A sister commented about Fr. Hannibal, “Accompanied by another sister I entered his little room to talk to him. I marveled at the bare walls and his big, reddish slippers, which I judged unfitting for a priest.
St. Hannibal’s clothes are humble, colorless, and shoes often mended. When benefactors would give him clothes, most often these gifts ended up in the hands of the poor. In like manner, the sisters made a new cassock for him but he was not satisfied. He said that money could have given to the poor, whereas his old cassock could last longer. For Father Hannibal poverty, simplicity and cleanliness go well together, and he showed it by combining the spirit of poverty with the sense of hygiene.

Simplicity is seeking for the last place: After the opening of the House in Oria, for ten days the brothers slept on emergency beds or mats or blankets while Father Hannibal slept on planks covered by sheets. He said that an old man’s bones are more resistant than children’s.

From the “Fragments”:
Simplicity is charity: When Father Hannibal was in a hurry to take the train and he accidentally left one of his shoes. What Father Hannibal did was he throw also the other one and so the brother asked, “Father, why did you throw the other one?” The Father replied, “so that the one who can find it, can use them.”

Simplicity is sincere acceptance of one’s assignment: The young religious brother then Fr. Drago said to Fr. Hannibal, “I do not know how at all how to cook or to be a treasurer.” Fr. Hannibal answered, “You will learn little by little…it doesn’t require any special course in cooking. Besides, I know a little, and I will teach you how to do…The main difficulty is not to administer and spend, but in not having anything to administer, nor money to spend, because as you see, we have no money at all. We have to entrust ourselves solely to the Divine Providence. We used to go to the market not to buy things, since we didn’t have money, but only to beg for charity.”    

Simplicity is justice: Fr. Hannibal asked Brother Giuseppe whether he was able to pay the ticket. He answered, “I didn’t pay.” This cannot be the Father added, “It is not right. You had to pay!” The brother replied, “Father I had all the good intention to pay, but the ticket controller could not reach me, as well as many others, because of the great crowd; many passengers did not get their ticket.” The Father responded, “You have to pay the ticket anyway, because it’s against justice.”

Simplicity is happiness in spite of hardships: Fr. Hannibal said, “Spirit of (poverty) simplicity is a certainly a guarantee for the Congregation. Many commodities are still lacking, thus, requiring not small sacrifices: you can see clothes and cassocks with patches and over-patches that honor the holy poverty. But it seems to me that the best sign is that no one complains and all are contented and joyful.”

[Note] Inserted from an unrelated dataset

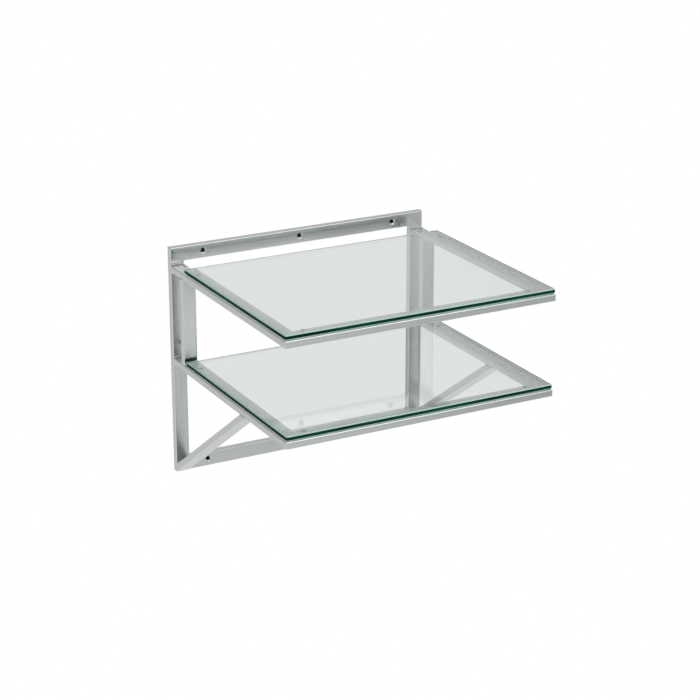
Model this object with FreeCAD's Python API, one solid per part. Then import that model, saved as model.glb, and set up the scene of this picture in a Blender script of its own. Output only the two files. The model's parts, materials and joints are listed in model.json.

Simplicity is a beautiful teaching on poverty:  Fr. Hannibal said, “The perfect observance of poverty enriches the soul with all goods and preserves and consolidates communities. When its observance becomes lax, the whole religious life collapses. We can get a teaching on this from the Orders and religious congregations which were more advanced, but later perished miserably.”

The above mentioned were just few of the many instances in the life St. Hannibal wherein one can appreciate how simple he lived his life. Indeed, St. Hannibal was simple in his entire life. He was truthful in himself and in his religious identity. The challenge to be simple was not just a remote instance in the life of St. Hannibal but rather it encompasses his entire life. This witnessing on simplicity was a clear expression of the Rule of Life “Gospel” in St. Hannibal.